A federal coordinative role might include recruiting key stakeholders to the cause, setting up forums for dialogue and collaboration among players, and joining with those states wishing to participate in a national standards-setting effort. This last would require some funding to match that committed by states, and the federal government may also have the wherewithal for small, strategic investments to support various of the other initiatives suggested in the preceding sections.

Federal monies can exert great leverage through research.

One way limited federal monies can exert great leverage is through research, particularly that addressing the problem of getting change to happen. The nation could benefit from reviewing what has become of various past initiatives—which have been successful and which not. For example, the School-to-Work Opportunities Act of 1994 spawned a proliferation of programs merging education and labor interests, but it is too early to assess the benefits of these programs, and the law is due to expire this year. Should the law be reauthorized, or should something else be tried? If so, what and why? Federal funds might also support the evaluation of various state-level initiatives.
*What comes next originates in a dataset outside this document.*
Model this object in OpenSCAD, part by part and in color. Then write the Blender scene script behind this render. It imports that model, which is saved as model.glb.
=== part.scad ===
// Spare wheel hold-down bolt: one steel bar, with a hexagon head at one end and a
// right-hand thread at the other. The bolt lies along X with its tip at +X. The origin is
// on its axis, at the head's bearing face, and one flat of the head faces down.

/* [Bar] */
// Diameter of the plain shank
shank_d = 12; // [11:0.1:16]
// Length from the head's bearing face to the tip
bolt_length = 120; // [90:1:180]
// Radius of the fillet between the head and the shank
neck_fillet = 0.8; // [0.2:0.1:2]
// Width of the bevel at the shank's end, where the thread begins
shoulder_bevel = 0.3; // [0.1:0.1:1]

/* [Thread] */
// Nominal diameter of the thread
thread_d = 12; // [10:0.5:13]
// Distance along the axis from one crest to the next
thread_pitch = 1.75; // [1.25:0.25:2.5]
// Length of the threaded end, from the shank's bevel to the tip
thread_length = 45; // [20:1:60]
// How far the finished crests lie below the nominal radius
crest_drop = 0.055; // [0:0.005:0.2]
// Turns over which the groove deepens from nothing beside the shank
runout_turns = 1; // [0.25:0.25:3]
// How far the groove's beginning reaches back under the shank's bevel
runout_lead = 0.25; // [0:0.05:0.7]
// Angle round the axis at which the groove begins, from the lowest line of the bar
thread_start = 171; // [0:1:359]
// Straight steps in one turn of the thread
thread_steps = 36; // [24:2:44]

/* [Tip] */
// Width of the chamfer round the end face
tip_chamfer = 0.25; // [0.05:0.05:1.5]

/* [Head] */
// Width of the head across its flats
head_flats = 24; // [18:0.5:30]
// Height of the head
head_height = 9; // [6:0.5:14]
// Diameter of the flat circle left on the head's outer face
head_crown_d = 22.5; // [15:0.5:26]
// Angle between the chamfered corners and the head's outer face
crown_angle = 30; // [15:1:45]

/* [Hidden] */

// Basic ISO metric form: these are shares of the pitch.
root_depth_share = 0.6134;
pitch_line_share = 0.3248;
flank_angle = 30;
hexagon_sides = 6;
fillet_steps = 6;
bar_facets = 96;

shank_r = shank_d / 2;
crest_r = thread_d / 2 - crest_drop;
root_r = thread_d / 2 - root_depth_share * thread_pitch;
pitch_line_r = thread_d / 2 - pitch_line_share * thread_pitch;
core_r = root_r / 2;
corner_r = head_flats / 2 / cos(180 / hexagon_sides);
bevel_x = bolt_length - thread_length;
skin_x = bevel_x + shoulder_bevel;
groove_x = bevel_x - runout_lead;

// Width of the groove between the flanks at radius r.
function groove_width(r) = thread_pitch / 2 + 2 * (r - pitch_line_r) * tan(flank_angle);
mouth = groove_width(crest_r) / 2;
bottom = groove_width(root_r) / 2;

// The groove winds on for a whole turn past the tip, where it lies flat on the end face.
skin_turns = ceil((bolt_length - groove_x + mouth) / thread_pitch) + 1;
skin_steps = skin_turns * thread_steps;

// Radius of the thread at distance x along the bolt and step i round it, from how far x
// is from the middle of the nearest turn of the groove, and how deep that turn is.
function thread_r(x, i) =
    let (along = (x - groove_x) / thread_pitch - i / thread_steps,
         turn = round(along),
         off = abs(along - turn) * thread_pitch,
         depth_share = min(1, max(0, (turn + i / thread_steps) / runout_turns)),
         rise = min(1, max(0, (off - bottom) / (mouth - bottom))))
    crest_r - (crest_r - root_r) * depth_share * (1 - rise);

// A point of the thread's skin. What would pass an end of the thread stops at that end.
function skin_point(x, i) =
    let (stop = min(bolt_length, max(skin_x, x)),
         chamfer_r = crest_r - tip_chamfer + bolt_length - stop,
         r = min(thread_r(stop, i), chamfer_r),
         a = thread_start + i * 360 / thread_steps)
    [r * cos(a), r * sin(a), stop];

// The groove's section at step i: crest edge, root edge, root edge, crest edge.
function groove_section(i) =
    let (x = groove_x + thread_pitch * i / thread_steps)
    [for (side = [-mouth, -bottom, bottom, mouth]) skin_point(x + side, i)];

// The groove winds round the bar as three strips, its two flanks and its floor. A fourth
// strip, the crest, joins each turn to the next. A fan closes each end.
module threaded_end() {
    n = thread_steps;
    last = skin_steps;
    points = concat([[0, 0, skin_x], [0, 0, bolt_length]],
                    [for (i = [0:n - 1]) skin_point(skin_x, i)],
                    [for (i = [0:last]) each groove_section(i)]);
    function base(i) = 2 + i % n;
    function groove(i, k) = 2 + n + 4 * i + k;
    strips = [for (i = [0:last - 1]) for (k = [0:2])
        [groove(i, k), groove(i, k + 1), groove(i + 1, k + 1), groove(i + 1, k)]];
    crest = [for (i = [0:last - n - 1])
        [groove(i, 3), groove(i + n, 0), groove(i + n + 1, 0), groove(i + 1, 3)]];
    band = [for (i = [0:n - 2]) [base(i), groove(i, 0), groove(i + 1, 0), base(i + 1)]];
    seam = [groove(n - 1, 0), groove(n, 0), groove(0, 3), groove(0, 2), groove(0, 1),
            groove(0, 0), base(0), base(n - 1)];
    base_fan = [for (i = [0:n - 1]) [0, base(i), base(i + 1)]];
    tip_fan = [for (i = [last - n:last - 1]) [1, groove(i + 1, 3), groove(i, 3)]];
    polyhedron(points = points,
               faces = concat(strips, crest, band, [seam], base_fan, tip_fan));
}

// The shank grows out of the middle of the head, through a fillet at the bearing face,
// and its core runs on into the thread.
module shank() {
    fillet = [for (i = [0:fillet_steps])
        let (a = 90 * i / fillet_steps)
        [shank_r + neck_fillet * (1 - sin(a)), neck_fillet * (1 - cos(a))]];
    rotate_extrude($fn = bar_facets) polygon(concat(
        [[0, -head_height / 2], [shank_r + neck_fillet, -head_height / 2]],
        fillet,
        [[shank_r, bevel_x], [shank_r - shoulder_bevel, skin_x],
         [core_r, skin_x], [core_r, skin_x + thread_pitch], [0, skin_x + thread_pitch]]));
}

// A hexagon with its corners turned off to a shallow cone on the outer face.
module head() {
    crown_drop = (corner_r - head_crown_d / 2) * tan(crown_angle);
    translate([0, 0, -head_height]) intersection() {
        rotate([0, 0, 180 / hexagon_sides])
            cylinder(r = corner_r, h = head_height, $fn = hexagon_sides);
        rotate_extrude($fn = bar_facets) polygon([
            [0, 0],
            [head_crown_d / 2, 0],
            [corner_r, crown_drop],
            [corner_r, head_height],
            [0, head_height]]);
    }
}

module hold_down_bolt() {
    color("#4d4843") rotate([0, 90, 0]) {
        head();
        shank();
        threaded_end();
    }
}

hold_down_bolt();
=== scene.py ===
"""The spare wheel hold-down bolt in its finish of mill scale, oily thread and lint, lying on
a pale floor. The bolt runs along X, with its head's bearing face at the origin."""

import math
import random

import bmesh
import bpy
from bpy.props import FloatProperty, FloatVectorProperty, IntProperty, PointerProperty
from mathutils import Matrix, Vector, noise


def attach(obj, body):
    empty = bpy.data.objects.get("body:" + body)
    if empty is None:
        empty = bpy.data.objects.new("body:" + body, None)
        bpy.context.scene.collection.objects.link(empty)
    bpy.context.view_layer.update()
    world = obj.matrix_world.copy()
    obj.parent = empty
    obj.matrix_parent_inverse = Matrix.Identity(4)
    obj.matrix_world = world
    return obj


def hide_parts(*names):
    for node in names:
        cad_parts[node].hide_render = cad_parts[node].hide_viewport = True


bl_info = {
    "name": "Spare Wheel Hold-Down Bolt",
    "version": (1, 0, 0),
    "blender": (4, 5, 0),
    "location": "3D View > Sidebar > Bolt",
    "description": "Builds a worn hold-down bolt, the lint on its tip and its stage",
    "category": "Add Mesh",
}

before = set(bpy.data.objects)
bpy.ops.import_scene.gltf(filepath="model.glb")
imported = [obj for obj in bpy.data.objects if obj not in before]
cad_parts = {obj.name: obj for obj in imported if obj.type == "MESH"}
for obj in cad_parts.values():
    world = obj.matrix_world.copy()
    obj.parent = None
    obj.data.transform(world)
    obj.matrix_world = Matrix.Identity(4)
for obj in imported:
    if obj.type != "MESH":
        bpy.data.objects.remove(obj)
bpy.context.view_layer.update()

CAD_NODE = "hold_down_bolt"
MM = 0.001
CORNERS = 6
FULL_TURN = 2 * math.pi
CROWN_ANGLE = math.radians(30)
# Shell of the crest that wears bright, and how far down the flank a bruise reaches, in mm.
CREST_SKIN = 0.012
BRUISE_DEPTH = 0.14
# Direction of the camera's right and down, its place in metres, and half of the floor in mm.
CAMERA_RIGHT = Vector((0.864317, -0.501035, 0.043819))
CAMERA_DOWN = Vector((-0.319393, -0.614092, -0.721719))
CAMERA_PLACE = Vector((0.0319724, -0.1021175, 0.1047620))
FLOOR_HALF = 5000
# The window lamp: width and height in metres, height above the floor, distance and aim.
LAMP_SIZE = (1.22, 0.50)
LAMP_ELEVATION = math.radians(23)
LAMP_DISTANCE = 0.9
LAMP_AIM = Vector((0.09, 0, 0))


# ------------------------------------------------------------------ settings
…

The federal government should also pay some attention to coordination among its component agencies. A joint policy for the Departments of Education and Labor with respect to every area discussed above is essential. Policies must support cooperation among stakeholders; the aim should be to avoid competition for resources and encourage all parties to seek ways to gain the widest leverage possible off funds that are committed to anyone. Finally, if business is to play a central role in education and training reform in the states, the Department of Commerce should have a role to play at the federal level. Through a joint strategy among its own departments for coordination of state-level initiatives, the federal government might be able to build confidence within the private sector that things can be changed—and that may be as valuable a contribution as any large pot of money can make.